Key takeaway
Individual term life insurance is almost always better than bank mortgage insurance in Ontario. Individual term costs 20–30% less, pays a fixed benefit to your chosen beneficiary, and stays level as your mortgage decreases. Bank mortgage insurance decreases in value as you pay down the mortgage while the premium stays the same. Compare 50+ providers at LowestRates.io before accepting your bank's offer.
Bank mortgage insurance vs individual term — side by side
Cost: Individual term is typically 20–30% cheaper for equivalent coverage. A 35-year-old with a $900K mortgage pays approximately $55–$85/month for individual term versus $70–$110/month for bank mortgage insurance. Coverage: Individual term pays a fixed death benefit (e.g., $1M) to your chosen beneficiary. Bank insurance pays only the outstanding mortgage balance to the bank — a declining amount.
Beneficiary: You choose with individual term. The bank is always the beneficiary with mortgage insurance. Portability: Individual term stays with you if you switch banks or lenders. Mortgage insurance is tied to that specific lender. Underwriting: Individual term is underwritten at application (you know you're covered). Some bank policies are underwritten at claim time — meaning your family could be denied when they need it most.
The declining coverage problem
Bank mortgage insurance decreases as you pay down your mortgage. On day one of a $900K mortgage, you have $900K coverage. After 10 years, you might have $600K coverage. After 15 years, $400K. But you pay the same premium the entire time. With individual term, you always have the full $1M (or whatever amount you choose), even as your mortgage shrinks. The 'extra' coverage above your remaining mortgage goes to your family for other needs.
This means bank mortgage insurance gets progressively worse value over time, while individual term maintains its value throughout the policy.
Cost comparison for Ontario mortgages
For a $900K mortgage, 35-year-old non-smoker, 25-year amortization: Bank mortgage insurance ~$70–$110/month (varies by lender). Individual $1M 25-year term ~$52–$82/month (from cheapest carrier). Savings: $18–$28/month = $5,400–$8,400 over 25 years. Plus you get $100K more coverage that doesn't decline.
For a $1.2M Toronto mortgage: Bank ~$95–$145/month. Individual $1.5M 25-year term ~$72–$115/month. Savings: $23–$30/month = $6,900–$9,000 over 25 years.

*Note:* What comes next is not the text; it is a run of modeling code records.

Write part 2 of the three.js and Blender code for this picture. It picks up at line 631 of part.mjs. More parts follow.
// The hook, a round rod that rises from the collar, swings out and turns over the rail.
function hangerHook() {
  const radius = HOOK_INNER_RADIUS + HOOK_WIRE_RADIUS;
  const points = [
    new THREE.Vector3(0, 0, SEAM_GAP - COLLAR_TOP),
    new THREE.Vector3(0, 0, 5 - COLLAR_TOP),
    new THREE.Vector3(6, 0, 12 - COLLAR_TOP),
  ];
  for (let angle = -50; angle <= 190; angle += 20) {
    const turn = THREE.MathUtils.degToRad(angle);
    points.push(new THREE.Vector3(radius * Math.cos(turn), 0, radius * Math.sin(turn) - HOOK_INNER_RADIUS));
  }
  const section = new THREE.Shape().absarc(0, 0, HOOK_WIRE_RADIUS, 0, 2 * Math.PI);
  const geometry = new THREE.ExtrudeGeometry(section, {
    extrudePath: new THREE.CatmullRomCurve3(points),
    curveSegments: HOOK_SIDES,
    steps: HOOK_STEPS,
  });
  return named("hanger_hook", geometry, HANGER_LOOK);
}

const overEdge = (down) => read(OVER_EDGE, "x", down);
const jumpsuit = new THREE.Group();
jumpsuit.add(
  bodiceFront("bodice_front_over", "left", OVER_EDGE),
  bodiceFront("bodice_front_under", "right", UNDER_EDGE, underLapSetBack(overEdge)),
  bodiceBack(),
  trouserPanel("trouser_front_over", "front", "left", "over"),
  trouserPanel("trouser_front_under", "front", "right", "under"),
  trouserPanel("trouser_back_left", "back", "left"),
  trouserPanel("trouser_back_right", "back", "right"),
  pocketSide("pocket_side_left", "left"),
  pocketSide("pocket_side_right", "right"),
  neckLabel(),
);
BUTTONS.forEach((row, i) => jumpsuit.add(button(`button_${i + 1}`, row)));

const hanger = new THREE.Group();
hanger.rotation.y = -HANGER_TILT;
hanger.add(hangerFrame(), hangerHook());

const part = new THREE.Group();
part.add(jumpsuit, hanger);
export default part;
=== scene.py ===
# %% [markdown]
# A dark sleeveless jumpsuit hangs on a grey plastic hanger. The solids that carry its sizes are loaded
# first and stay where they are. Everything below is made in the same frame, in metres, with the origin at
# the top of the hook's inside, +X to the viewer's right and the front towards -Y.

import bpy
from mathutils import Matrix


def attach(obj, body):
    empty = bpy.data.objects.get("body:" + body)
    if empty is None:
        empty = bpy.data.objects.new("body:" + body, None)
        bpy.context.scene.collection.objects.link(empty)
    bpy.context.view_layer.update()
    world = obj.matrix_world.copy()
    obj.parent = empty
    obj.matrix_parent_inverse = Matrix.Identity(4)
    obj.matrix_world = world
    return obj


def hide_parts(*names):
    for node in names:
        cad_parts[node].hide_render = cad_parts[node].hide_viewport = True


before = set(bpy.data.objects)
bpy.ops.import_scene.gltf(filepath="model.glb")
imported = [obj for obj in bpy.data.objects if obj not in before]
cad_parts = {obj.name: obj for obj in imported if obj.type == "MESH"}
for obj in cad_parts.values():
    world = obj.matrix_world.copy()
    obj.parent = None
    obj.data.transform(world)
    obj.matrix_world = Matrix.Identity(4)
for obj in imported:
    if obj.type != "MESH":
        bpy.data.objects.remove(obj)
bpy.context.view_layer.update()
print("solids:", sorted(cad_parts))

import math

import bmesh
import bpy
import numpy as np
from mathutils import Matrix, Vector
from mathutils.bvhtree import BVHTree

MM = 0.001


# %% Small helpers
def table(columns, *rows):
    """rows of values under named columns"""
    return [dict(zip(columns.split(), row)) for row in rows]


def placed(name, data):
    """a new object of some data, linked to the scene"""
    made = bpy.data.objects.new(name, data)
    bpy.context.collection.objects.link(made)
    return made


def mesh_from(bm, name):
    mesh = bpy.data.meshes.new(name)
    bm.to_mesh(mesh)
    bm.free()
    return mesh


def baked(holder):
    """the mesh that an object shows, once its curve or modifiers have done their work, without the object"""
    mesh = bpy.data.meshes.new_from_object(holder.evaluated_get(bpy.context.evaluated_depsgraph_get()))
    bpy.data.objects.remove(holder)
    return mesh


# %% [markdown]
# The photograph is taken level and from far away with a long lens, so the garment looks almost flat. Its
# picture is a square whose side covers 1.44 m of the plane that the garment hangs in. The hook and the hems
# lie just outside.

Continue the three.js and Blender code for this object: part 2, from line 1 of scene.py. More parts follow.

When bank mortgage insurance might make sense
Bank mortgage insurance has one advantage: convenience. If you're closing on a home tomorrow and haven't arranged individual coverage, checking the box provides immediate protection. In this case, accept the bank insurance temporarily, then compare individual term quotes and switch within the first month. Most bank mortgage policies have a free cancellation period.
The only other scenario where bank insurance could be preferable: if you have serious health conditions that would prevent approval for individual coverage. Bank mortgage insurance sometimes has more lenient acceptance criteria (though this varies by lender).
Frequently asked questions
Is bank mortgage insurance worth it in Ontario?
No. Individual term life insurance is 20–30% cheaper, provides level coverage (doesn't decrease), and pays your chosen beneficiary — not the bank. Always compare individual quotes before accepting bank mortgage insurance.
How much is mortgage life insurance in Ontario?
Bank mortgage insurance costs approximately $70–$145/month for a typical Ontario mortgage ($900K–$1.2M). Individual term covering the same mortgage costs $52–$115/month from the cheapest carriers — saving $5,000–$9,000 over the mortgage term.
Do I need life insurance for my mortgage in Ontario?
It's not legally required, but strongly recommended. If the mortgage holder dies without insurance, the surviving family must continue payments or sell the home. Life insurance ensures your family keeps the home.
Can I cancel bank mortgage insurance and get individual term?
Yes. You can cancel bank mortgage insurance at any time. Get individual term coverage approved and in force first, then cancel the bank policy to avoid a coverage gap.